Now, in America and other countries, it seems the many flaws within Idealist institutions are being examined and, instead of proposing solutions, the whole institution’s value is being questioned. President Donald Trump pulling out of military and economic treaties, questioning NATO, questioning the value of the UN or the WHO, for example. The landscape that has changed since the end of WW2, as I see it, is that the increasing cooperation and connectivity resulting from these institutions and agreements has led to a decrease in sovereignty.
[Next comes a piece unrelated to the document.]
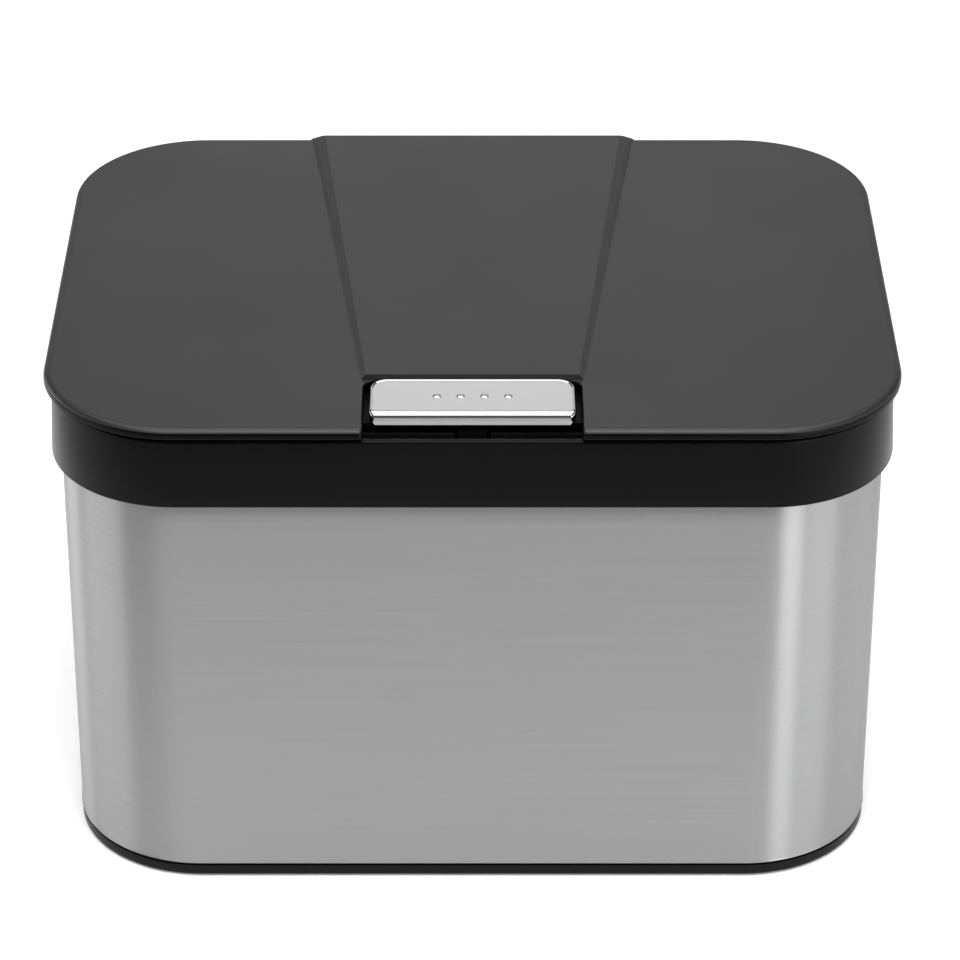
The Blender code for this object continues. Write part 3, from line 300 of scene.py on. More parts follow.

Professor Walter Russell Mead writes in his Foreign Affairs article “The Jacksonian Revolt” that “International order needs to rest not just on elite consensus and balances of power and policy but also on the free choices of national communities.” From that perspective, the best way to ensure the continuation of the presence of Wilsonian ideas in foreign policy debates is, once again, to recognize the changes in the domestic context and international environment and to learn from the problems of ignoring Wilsonian ideas just as from the problems of implementing them.
(Written in the Summer of 2020)
Works Cited
- Kaufman, Joyce P. A Concise History of U.S. Foreign Policy. 4th ed., Rowman & Littlefield, 2017.
- Mead, Walter Russell. “The Jacksonian Revolt.” Foreign Affairs, Mar. 2017, www.foreignaffairs.com/articles/united-states/2017-01-20/jacksonian-revolt.